Data fusion approaches combine multiple data sources in an effort to increase the information content and improve machine learning results over any single source.
These data sources may be homogenous—many streams from the same type of sensor in a sensor field—or heterogeneous—different modalities such as audio, seismic, or video. Fusion can be performed at the data/feature level—combining information content from multiple sources prior to input into learning methods—or at the decision level—determining a consensus decision from the output of multiple models constructed with individual modalities. While data fusion methods are a powerful part of a data scientist’s toolkit, challenges often arise with alignment of data streams (e.g. temporal or spatial alignment), reliance on specific pre-processing approaches, and a disconnect between theoretical utility and real-world application.

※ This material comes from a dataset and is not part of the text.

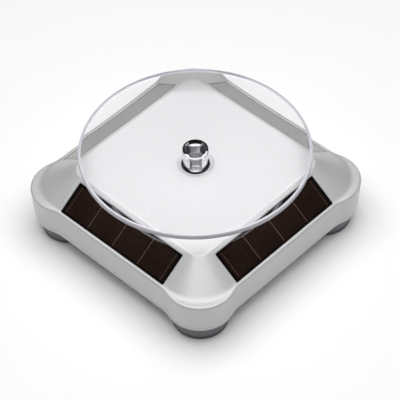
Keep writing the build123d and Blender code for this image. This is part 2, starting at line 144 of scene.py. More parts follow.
def varied(tree, shader, socket, source, low, high, is_colour=False):
    """A socket that drifts between two values with a noise, as a real surface does."""
    if is_colour:
        blend = add_node(tree, "ShaderNodeMix", None, {"Factor": (source, "Fac")}, data_type="RGBA")
        for wanted, value in (("A", low), ("B", high)):
            next(s for s in blend.inputs if s.name == wanted and s.type == "RGBA").default_value = value
        output = next(s for s in blend.outputs if s.type == "RGBA")
    else:
        span = add_node(tree, "ShaderNodeMapRange", {"To Min": low, "To Max": high},
                        {"Value": (source, "Fac")})
        output = span.outputs["Result"]
    tree.links.new(output, shader.inputs[socket])


print("tools ready")

# %% [markdown]
# ## Finishes
# The case is ABS sprayed with a fine silver paint. Aluminium flakes give a soft, broad gloss and a faint
# speckle, so the shader is partly metallic with a middling roughness, and its colour drifts by a few percent
# from flake to flake. Real flakes are about 0.03 mm, too fine to show, so they are drawn at half a
# millimetre.

# %% Silver paint
PAINT_COLOUR = "d1d1d1"
PAINT_SHADE = "bbbbbb"


def silver_paint():
    """Flakes in the bump and the colour, and a slow drift in the gloss."""
    material, tree, shader = new_material("silver_paint_on_abs", Metallic=0.28, Coat_Weight=0.40,
                                          Coat_Roughness=0.20)
    place, flakes = grain(tree, shader, size_mm=0.5, depth_mm=0.04, strength=0.30)
    varied(tree, shader, "Base Color", flakes, srgb(PAINT_SHADE), srgb(PAINT_COLOUR), is_colour=True)
    cloud = noise_on(tree, place, 60.0, 3.0)
    varied(tree, shader, "Roughness", cloud, 0.40, 0.50)
    return material


paint = silver_paint()
print("made", paint.name)

# %% [markdown]
# Acrylic is clear all through, with an IOR of 1.49. It's cast between polished plates, so the faces are
# like glass, but handling leaves a haze of very fine marks. Chrome plate is a mirror over polished metal,
# a little rough where the tool marks still show round the spindle.

# %% Clear acrylic and chrome
ACRYLIC_IOR = 1.49


def clear_acrylic():
    """Clear all through, and lighter in its shadow than glass would be."""
    material, tree, shader = new_material("cast_clear_acrylic", Transmission_Weight=1.0, IOR=ACRYLIC_IOR)
    shader.inputs["Base Color"].default_value = srgb("fdfdfe")
    place = add_node(tree, "ShaderNodeTexCoord")
    haze = noise_on(tree, place, 40.0)
    varied(tree, shader, "Roughness", haze, 0.0, 0.012)
    clear = add_node(tree, "ShaderNodeBsdfTransparent", {"Color": srgb("fafafb")})
    path = add_node(tree, "ShaderNodeLightPath")
    mixed = add_node(tree, "ShaderNodeMixShader", None, {0: (path, "Is Shadow Ray"), 1: (shader, "BSDF"),
                                                         2: (clear, "BSDF")})
    tree.links.new(mixed.outputs["Shader"], tree.nodes["Material Output"].inputs["Surface"])
    return material


def acrylic_edge_painted_glow():
    """The rounded edge, milky and pale violet: painted light for the bright band that the plate shows there.
    """
    material, tree, shader = new_material("painted_glow_acrylic_edge", Transmission_Weight=0.45, IOR=ACRYLIC_IOR)
    place = add_node(tree, "ShaderNodeTexCoord")
    haze = noise_on(tree, place, 120.0)
    varied(tree, shader, "Base Color", haze, srgb("e3e1ec"), srgb("eeedf4"), is_colour=True)
    varied(tree, shader, "Roughness", haze, 0.12, 0.22)
    return material


def chrome_plate():
    """Bright plating with the faint trace of turning marks under it."""
    material, tree, shader = new_material("polished_chrome_plate", Metallic=1.0)
    shader.inputs["Base Color"].default_value = srgb("e6e6e9")
    place = add_node(tree, "ShaderNodeTexCoord")
    marks = noise_on(tree, place, 700.0)
    varied(tree, shader, "Roughness", marks, 0.04, 0.09)
    return material


acrylic = clear_acrylic()
edge_painted_glow = acrylic_edge_painted_glow()
chrome = chrome_plate()
print("made", acrylic.name, edge_painted_glow.name, "and", chrome.name)

# %% [markdown]
# An amorphous solar cell is a film of dark brown silicon on the back of a thin glass plate. The glass gives
# the sharp reflection, and the film under it gives the brown. Silicon has a high index, so it mirrors the
# room a second time where it is seen at a grazing angle. Fine scribed lines part the film into cells.

# %% Solar cell finishes
def behind_glass(name, dark, light, size_mm):
    """A film seen through the cell's glass: a dark, glossy layer under a clear, sharp coat."""
    material, tree, shader = new_material(name, IOR=1.9, Roughness=0.06, Coat_Weight=1.0, Coat_IOR=1.8,
                                          Coat_Roughness=0.02)
    place = add_node(tree, "ShaderNodeTexCoord")
    cloud = noise_on(tree, place, 1 / (size_mm * MM), 3.0)
    varied(tree, shader, "Base Color", cloud, srgb(dark), srgb(light), is_colour=True)
    return material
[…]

GDA leverages and develops cutting-edge fusion approaches that operate well in real-world environments. While significant consideration is given to the specific application and use cases of these methods, our modular and unsupervised pipelines are agnostic to pre-processing methods and provide robust, interpretable decisions with uncertainty estimates. We have successfully applied data fusion to diverse signal data, both homogeneous and heterogeneous sensor networks, and biological datasets including ‘omics data. In several vehicle-type identification problems our unsupervised pipeline achieves high accuracy (~95%), leveraging solely the difficult seismic and acoustic modalities and making significant improvements over baseline unsupervised methods that use less sophisticated tools.
Our methods can be easily adapted to any other context where a network of heterogeneous sensors observes a scene. They are especially useful when communication constraints are present or when novel situations render the standard deep-learning assumption of large amounts of labeled training data irrelevant.